• **Job**
Extract the data exactly, missing nothing.

• **Stored data**
***

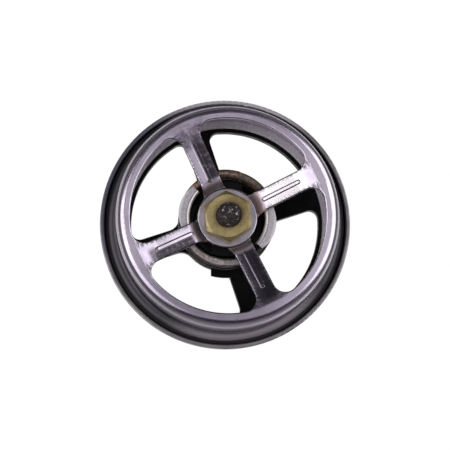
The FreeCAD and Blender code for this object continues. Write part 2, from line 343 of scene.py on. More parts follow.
def upright_faces(t, up, out, on_spoke, off):
    """Skirt, foot and cut sides of the spokes, where painted shade goes."""
    foot = t.times(t.reach(t.z, 14.0, 9.0), t.reach(t.radius, 27.2, 27.5))
    sides = t.times(t.ease(up, 0.75, 0.3), on_spoke, t.reach(off, 1.8, 2.4))
    return t.most(t.ease(out, 0.5, 0.66), sides, foot)


def edge_marks(t, along, off, on_spoke):
    """Short dark marks across the edges of the spokes."""
    streaks = t.noise(700.0, 3.0, 0.6, t.join(t.times(along, 4.0), off, t.z))
    return t.times(t.reach(off, 1.5, 2.75), on_spoke, t.ease(streaks, 0.47, 0.62))


def sheet_relief(t, off, rib, marks):
    """Crowned spokes that bend up to the rim, pressed ribs, grain and sunken marks."""
    across = t.math("MINIMUM", t.math("DIVIDE", off, SPOKE_HALF), 1.0)
    crown = t.times(t.rest(t.times(across, across)), t.reach(t.radius, 25.0, 19.0),
                    t.reach(t.radius, 8.8, 10.5))
    bend = t.reach(t.radius, 18.6, 24.0)
    ridge = t.reach(rib, 0.28, -0.1)
    grain = t.noise(2600.0, 3.0, 0.6)
    return t.relief((crown, 0.15, 1.0), (bend, 0.5, 1.0), (ridge, 0.1, 1.0),
                    (grain, 0.012, 0.5), (t.rest(marks), 0.05, 0.6))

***

• **Solution to this exercise**
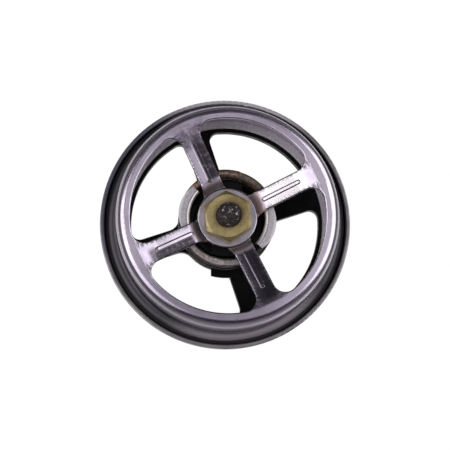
The FreeCAD and Blender code for this object continues. Write part 2, from line 343 of scene.py on. More parts follow.
def upright_faces(t, up, out, on_spoke, off):
    """Skirt, foot and cut sides of the spokes, where painted shade goes."""
    foot = t.times(t.reach(t.z, 14.0, 9.0), t.reach(t.radius, 27.2, 27.5))
    sides = t.times(t.ease(up, 0.75, 0.3), on_spoke, t.reach(off, 1.8, 2.4))
    return t.most(t.ease(out, 0.5, 0.66), sides, foot)


def edge_marks(t, along, off, on_spoke):
    """Short dark marks across the edges of the spokes."""
    streaks = t.noise(700.0, 3.0, 0.6, t.join(t.times(along, 4.0), off, t.z))
    return t.times(t.reach(off, 1.5, 2.75), on_spoke, t.ease(streaks, 0.47, 0.62))


def sheet_relief(t, off, rib, marks):
    """Crowned spokes that bend up to the rim, pressed ribs, grain and sunken marks."""
    across = t.math("MINIMUM", t.math("DIVIDE", off, SPOKE_HALF), 1.0)
    crown = t.times(t.rest(t.times(across, across)), t.reach(t.radius, 25.0, 19.0),
                    t.reach(t.radius, 8.8, 10.5))
    bend = t.reach(t.radius, 18.6, 24.0)
    ridge = t.reach(rib, 0.28, -0.1)
    grain = t.noise(2600.0, 3.0, 0.6)
    return t.relief((crown, 0.15, 1.0), (bend, 0.5, 1.0), (ridge, 0.1, 1.0),
                    (grain, 0.012, 0.5), (t.rest(marks), 0.05, 0.6))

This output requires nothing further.